Les requêtes émises par Anders Breivik (faire abdiquer le roi, être nommé à la tête de l’armée, être expertisé par des psychiatres japonais qui, contrairement aux norvégiens, ont le sens de l’honneur etc.) m’ont remémoré ce dadaïste allemand, Johannes Baader qui, lui, s’était proclamé Successeur du Christ et Président du Globe Terrestre, ainsi qu’ « étoile la plus brillante » du Club Dada berlinois. Il évoluait dans sa propre irréalité où sa toute-puissance ne supportait aucune résistance.
Cécile Bargues trace un portrait saisissant de Johannes Baader dans l’excellente revue Lunapark (printemps 2011) dirigée par Marc Dachy.
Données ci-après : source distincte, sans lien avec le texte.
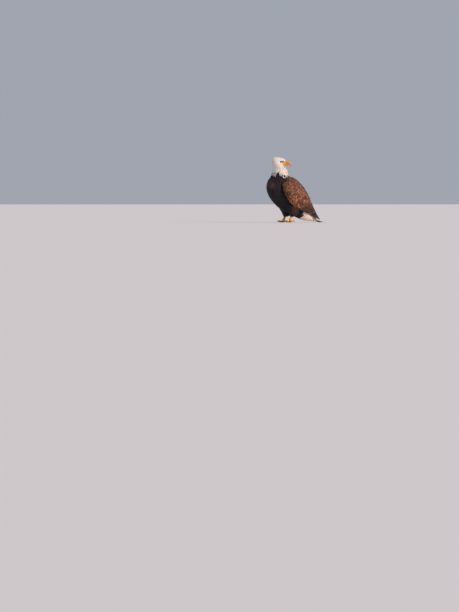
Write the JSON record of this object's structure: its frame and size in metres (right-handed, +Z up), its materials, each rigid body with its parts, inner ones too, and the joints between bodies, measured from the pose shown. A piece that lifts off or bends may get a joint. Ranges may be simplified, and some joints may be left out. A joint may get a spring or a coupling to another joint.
{
  "type": "adult bald eagle, standing",
  "caption": "Life-size adult bald eagle standing with folded wings, its head turned back over its left shoulder and its tail resting on the floor.",
  "frame": {"origin": "middle of the bird's box, at the level of its soles", "axes": "+Z up; the breast faces -Y and the bird's left side is +X; the head looks back over the left shoulder"},
  "size_m": [0.2854, 0.6239, 0.6093],
  "materials": {
    "white_feathers": "cream-white overlapping feathers, pointed on the neck",
    "brown_feathers": "brown contour and flight feathers with paler worn edges",
    "dark_feathers": "blackish-brown body feathers with a faint sheen",
    "yellow_skin": "bright yellow scaled skin",
    "bill_horn": "smooth orange-yellow horn with a soft yellow cere",
    "claw_horn": "polished black horn",
    "eye": "wet, glossy eye with a pale yellow iris and a black pupil"
  },
  "bodies": {
    "root": {"head": "white_feathers", "neck": "white_feathers", "trunk": "dark_feathers", "tail_coverts": "white_feathers", "tail": "white_feathers", "bill_upper": "bill_horn", "bill_lower": "bill_horn", "eye_left": "eye", "wing_coverts_left": "brown_feathers", "secondaries_left": "brown_feathers", "primaries_left": "dark_feathers", "thigh_left": "dark_feathers", "tarsus_left": "yellow_skin", "foot_left": "yellow_skin", "claw_inner_left": "claw_horn", "claw_middle_left": "claw_horn", "claw_outer_left": "claw_horn", "claw_hind_left": "claw_horn", "eye_right": "eye", "wing_coverts_right": "brown_feathers", "secondaries_right": "brown_feathers", "primaries_right": "dark_feathers", "thigh_right": "dark_feathers", "tarsus_right": "yellow_skin", "foot_right": "yellow_skin", "claw_inner_right": "claw_horn", "claw_middle_right": "claw_horn", "claw_outer_right": "claw_horn", "claw_hind_right": "claw_horn"}
  },
  "joints": []
}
Avis aux amateurs, on y trouve également des lettres inédites d’Arthur Cravan. Comme Breivik, Baader estimait que nul ne pouvait lui disputer sa suprématie et certainement pas les généraux allemands qui n’étaient à ses yeux que des marionnettes dont il tirait les fils. Baader ne craignait rien : il disposait d’un certificat médical attestant de sa folie, certificat établi par Ludwig Binswanger, qui lui donnait l’incommensurable avantage de lui ôter la responsabilité de ses actes (il ambitionnait de faire sauter Weimar).
Il avait la certitude de se situer au-dessus de la loi des hommes, intouchable, divin, royal. De temps à autre, il s’offrait un petite annonce dans la presse comme celle-ci : « Johannes Baader, Successeur du Christ, descendu des Cieux, a l’honneur de recevoir chez lui trois jours par semaine, lundi, mercredi et samedi toute personne désireuse de lui poser des questions sur n’importe quel thème. Il recevra les visiteurs dans sa tenue de gala : tout nu ».
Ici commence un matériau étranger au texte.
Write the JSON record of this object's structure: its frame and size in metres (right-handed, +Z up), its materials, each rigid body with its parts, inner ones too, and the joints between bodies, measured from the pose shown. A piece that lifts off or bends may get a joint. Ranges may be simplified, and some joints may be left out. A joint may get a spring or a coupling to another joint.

A la fin de sa vie, il écrivit plusieurs lettres à Hitler, lui ordonnant de rendre le pouvoir à qui de droit, c’est-à-dire à lui-même. La Gestapo l’enjoignit fermement de cesser cette correspondance, mais il continua. Il fut alors placé dans un « camp de redressement ». Il acheva sa carrière de Successeur du Christ dans un asile de vieillards, où il mourut en 1955, à soixante-dix-neuf ans.